--- Start SUPPLIED ENTRIES ---

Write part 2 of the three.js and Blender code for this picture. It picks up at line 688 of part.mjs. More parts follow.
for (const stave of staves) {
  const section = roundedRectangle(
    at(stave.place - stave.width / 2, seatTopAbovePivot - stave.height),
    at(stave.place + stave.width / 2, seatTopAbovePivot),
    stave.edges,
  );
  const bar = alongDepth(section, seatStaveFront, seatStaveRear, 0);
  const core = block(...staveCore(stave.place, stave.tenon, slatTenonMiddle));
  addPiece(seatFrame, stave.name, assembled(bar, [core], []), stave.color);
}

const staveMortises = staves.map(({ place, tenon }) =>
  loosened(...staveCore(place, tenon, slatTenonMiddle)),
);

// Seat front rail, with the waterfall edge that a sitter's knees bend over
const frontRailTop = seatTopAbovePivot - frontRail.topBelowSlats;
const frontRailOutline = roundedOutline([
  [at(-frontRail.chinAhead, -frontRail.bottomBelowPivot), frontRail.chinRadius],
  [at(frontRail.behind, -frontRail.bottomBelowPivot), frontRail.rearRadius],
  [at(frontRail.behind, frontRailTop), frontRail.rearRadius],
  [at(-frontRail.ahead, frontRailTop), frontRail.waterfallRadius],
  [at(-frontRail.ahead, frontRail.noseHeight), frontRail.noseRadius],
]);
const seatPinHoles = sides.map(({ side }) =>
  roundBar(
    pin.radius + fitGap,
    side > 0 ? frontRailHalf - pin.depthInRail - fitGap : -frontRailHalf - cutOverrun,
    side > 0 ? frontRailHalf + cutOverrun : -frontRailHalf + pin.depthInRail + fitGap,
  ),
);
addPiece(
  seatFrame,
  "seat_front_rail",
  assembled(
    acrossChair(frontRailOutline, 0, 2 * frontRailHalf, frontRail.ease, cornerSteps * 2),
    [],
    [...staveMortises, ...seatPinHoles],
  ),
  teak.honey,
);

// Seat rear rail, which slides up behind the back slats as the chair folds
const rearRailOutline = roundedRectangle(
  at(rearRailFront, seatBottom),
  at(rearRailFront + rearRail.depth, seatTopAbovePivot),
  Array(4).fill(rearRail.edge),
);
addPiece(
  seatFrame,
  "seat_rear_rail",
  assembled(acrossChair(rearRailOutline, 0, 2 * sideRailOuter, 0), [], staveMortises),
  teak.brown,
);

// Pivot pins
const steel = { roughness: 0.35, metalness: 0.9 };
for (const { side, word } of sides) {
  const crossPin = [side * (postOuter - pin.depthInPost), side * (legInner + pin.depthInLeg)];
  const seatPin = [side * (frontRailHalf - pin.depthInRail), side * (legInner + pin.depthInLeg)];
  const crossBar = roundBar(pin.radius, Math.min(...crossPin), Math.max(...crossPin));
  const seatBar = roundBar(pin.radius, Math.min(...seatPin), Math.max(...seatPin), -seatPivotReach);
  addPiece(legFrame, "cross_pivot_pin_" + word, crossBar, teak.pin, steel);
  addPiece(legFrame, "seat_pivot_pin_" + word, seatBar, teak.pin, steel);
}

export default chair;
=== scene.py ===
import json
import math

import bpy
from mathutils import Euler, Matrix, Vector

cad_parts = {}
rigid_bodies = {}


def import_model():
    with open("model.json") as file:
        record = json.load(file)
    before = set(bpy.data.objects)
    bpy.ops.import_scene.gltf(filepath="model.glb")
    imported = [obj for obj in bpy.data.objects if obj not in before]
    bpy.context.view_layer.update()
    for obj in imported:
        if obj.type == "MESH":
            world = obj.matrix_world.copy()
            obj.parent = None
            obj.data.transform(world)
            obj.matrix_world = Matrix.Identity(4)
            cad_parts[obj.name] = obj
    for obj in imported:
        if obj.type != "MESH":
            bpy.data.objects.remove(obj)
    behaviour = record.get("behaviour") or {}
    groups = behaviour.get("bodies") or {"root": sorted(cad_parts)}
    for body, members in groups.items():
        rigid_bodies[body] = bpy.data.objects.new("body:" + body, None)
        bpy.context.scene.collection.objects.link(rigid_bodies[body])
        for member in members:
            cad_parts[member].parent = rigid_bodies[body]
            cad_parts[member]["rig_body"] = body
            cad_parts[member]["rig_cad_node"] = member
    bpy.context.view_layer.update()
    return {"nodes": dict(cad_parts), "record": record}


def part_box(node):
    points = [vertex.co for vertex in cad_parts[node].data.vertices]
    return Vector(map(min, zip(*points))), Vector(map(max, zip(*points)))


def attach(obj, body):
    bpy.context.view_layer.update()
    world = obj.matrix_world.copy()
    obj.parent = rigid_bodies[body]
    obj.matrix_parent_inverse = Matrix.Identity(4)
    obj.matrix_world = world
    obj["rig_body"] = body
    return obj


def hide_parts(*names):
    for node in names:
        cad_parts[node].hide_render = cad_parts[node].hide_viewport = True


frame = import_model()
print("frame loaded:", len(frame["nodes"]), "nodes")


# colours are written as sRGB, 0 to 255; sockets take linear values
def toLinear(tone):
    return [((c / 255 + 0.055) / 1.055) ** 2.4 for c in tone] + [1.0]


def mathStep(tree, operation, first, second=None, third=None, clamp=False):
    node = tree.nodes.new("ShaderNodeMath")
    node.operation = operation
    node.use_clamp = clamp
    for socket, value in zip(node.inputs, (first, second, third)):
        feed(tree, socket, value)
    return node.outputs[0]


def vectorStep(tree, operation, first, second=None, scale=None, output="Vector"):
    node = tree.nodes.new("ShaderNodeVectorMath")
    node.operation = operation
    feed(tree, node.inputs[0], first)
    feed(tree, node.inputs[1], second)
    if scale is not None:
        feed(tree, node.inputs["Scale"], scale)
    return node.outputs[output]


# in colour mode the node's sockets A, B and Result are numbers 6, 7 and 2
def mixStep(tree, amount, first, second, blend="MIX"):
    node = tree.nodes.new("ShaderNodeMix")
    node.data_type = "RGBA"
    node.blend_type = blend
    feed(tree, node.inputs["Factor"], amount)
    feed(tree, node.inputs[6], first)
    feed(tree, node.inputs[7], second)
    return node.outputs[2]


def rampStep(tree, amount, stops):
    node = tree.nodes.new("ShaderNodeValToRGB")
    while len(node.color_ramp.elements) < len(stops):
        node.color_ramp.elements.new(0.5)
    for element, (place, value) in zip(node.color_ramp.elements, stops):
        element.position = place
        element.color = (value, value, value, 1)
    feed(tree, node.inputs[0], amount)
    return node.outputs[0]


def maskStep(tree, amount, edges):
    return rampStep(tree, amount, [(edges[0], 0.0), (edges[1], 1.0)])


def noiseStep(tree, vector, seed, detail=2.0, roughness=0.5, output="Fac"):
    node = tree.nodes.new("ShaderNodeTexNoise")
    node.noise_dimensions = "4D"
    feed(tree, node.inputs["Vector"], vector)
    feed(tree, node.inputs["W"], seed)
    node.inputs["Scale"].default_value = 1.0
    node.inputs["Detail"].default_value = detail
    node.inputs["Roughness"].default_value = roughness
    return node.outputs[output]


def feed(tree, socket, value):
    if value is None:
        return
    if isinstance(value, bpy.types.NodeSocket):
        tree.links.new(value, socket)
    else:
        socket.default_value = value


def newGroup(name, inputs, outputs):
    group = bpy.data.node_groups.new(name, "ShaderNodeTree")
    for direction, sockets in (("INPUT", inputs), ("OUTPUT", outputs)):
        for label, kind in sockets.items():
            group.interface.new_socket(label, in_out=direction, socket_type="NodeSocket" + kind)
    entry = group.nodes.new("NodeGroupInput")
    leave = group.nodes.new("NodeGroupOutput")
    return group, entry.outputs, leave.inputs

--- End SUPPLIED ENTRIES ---
--- Start SUPPLIED ENTRIES ---

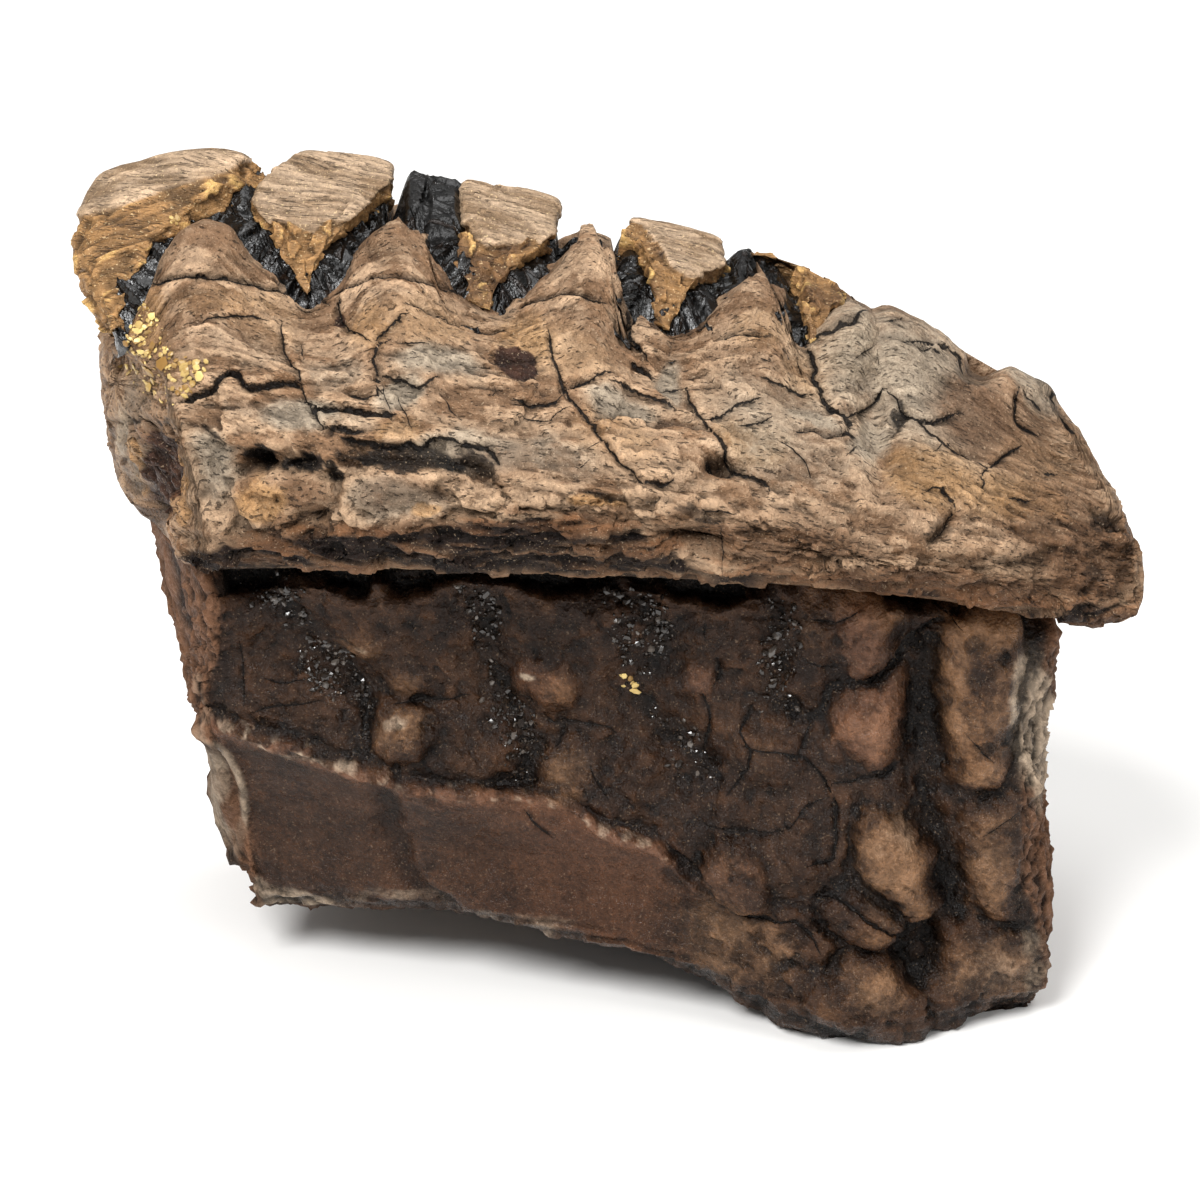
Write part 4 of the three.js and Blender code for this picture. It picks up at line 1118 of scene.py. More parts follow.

--- End SUPPLIED ENTRIES ---

WHAT YOU NEED TO DO:
Return verbatim the lines that run from the line containing "the chair folds" through the line containing "bpy.context.scene.collection.objects.link(rigid_bodies[body])", inclusive.

RESULT FOR THIS TASK:
// Seat rear rail, which slides up behind the back slats as the chair folds
const rearRailOutline = roundedRectangle(
  at(rearRailFront, seatBottom),
  at(rearRailFront + rearRail.depth, seatTopAbovePivot),
  Array(4).fill(rearRail.edge),
);
addPiece(
  seatFrame,
  "seat_rear_rail",
  assembled(acrossChair(rearRailOutline, 0, 2 * sideRailOuter, 0), [], staveMortises),
  teak.brown,
);

// Pivot pins
const steel = { roughness: 0.35, metalness: 0.9 };
for (const { side, word } of sides) {
  const crossPin = [side * (postOuter - pin.depthInPost), side * (legInner + pin.depthInLeg)];
  const seatPin = [side * (frontRailHalf - pin.depthInRail), side * (legInner + pin.depthInLeg)];
  const crossBar = roundBar(pin.radius, Math.min(...crossPin), Math.max(...crossPin));
  const seatBar = roundBar(pin.radius, Math.min(...seatPin), Math.max(...seatPin), -seatPivotReach);
  addPiece(legFrame, "cross_pivot_pin_" + word, crossBar, teak.pin, steel);
  addPiece(legFrame, "seat_pivot_pin_" + word, seatBar, teak.pin, steel);
}

export default chair;
=== scene.py ===
import json
import math

import bpy
from mathutils import Euler, Matrix, Vector

cad_parts = {}
rigid_bodies = {}


def import_model():
    with open("model.json") as file:
        record = json.load(file)
    before = set(bpy.data.objects)
    bpy.ops.import_scene.gltf(filepath="model.glb")
    imported = [obj for obj in bpy.data.objects if obj not in before]
    bpy.context.view_layer.update()
    for obj in imported:
        if obj.type == "MESH":
            world = obj.matrix_world.copy()
            obj.parent = None
            obj.data.transform(world)
            obj.matrix_world = Matrix.Identity(4)
            cad_parts[obj.name] = obj
    for obj in imported:
        if obj.type != "MESH":
            bpy.data.objects.remove(obj)
    behaviour = record.get("behaviour") or {}
    groups = behaviour.get("bodies") or {"root": sorted(cad_parts)}
    for body, members in groups.items():
        rigid_bodies[body] = bpy.data.objects.new("body:" + body, None)
        bpy.context.scene.collection.objects.link(rigid_bodies[body])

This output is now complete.